• _TASK DIRECTIONS_:
Where the data below has the string "type", return the whole line.

• _DATASET EXCERPT_:
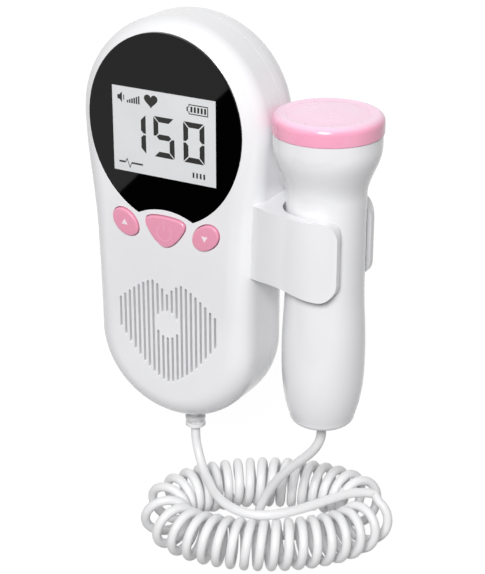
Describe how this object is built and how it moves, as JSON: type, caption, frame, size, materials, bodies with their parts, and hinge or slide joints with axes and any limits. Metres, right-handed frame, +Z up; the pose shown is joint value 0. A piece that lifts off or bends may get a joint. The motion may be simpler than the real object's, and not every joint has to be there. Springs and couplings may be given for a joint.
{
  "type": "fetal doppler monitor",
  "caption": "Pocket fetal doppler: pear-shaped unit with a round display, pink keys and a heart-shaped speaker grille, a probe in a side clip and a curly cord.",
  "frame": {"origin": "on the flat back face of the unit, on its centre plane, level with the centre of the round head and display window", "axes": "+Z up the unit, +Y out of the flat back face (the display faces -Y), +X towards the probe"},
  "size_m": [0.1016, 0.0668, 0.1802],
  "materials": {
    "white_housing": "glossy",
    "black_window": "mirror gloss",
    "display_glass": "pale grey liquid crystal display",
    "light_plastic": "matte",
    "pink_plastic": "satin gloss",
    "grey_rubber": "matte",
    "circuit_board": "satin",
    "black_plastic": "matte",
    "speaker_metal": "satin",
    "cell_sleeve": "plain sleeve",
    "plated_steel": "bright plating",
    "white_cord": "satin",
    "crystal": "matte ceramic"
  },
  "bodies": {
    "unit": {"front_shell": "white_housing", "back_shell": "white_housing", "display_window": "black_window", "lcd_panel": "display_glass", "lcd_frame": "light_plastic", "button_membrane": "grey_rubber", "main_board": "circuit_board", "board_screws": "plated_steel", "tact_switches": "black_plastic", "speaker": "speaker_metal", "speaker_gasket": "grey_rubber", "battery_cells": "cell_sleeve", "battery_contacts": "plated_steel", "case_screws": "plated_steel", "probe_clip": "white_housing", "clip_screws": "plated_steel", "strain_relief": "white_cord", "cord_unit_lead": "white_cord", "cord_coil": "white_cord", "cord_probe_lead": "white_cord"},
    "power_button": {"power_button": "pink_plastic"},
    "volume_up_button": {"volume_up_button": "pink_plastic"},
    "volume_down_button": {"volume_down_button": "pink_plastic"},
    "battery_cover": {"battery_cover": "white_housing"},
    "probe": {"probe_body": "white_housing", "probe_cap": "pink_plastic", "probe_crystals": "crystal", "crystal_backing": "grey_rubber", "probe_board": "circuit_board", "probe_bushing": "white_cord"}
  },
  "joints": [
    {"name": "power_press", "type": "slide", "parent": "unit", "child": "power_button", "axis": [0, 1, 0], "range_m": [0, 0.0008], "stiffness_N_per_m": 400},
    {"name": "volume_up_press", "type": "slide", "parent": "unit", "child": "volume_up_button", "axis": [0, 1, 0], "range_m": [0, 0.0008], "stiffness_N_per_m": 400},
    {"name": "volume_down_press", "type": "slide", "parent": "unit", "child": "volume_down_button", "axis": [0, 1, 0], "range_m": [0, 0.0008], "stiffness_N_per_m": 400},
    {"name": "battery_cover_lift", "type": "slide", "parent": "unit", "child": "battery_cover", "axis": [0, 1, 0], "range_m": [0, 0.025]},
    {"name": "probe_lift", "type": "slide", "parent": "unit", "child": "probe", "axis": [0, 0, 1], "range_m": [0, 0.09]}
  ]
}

• _WRITTEN REPLY_:
Describe how this object is built and how it moves, as JSON: type, caption, frame, size, materials, bodies with their parts, and hinge or slide joints with axes and any limits. Metres, right-handed frame, +Z up; the pose shown is joint value 0. A piece that lifts off or bends may get a joint. The motion may be simpler than the real object's, and not every joint has to be there. Springs and couplings may be given for a joint.
  "type": "fetal doppler monitor",
    {"name": "power_press", "type": "slide", "parent": "unit", "child": "power_button", "axis": [0, 1, 0], "range_m": [0, 0.0008], "stiffness_N_per_m": 400},
    {"name": "volume_up_press", "type": "slide", "parent": "unit", "child": "volume_up_button", "axis": [0, 1, 0], "range_m": [0, 0.0008], "stiffness_N_per_m": 400},
    {"name": "volume_down_press", "type": "slide", "parent": "unit", "child": "volume_down_button", "axis": [0, 1, 0], "range_m": [0, 0.0008], "stiffness_N_per_m": 400},
    {"name": "battery_cover_lift", "type": "slide", "parent": "unit", "child": "battery_cover", "axis": [0, 1, 0], "range_m": [0, 0.025]},
    {"name": "probe_lift", "type": "slide", "parent": "unit", "child": "probe", "axis": [0, 0, 1], "range_m": [0, 0.09]}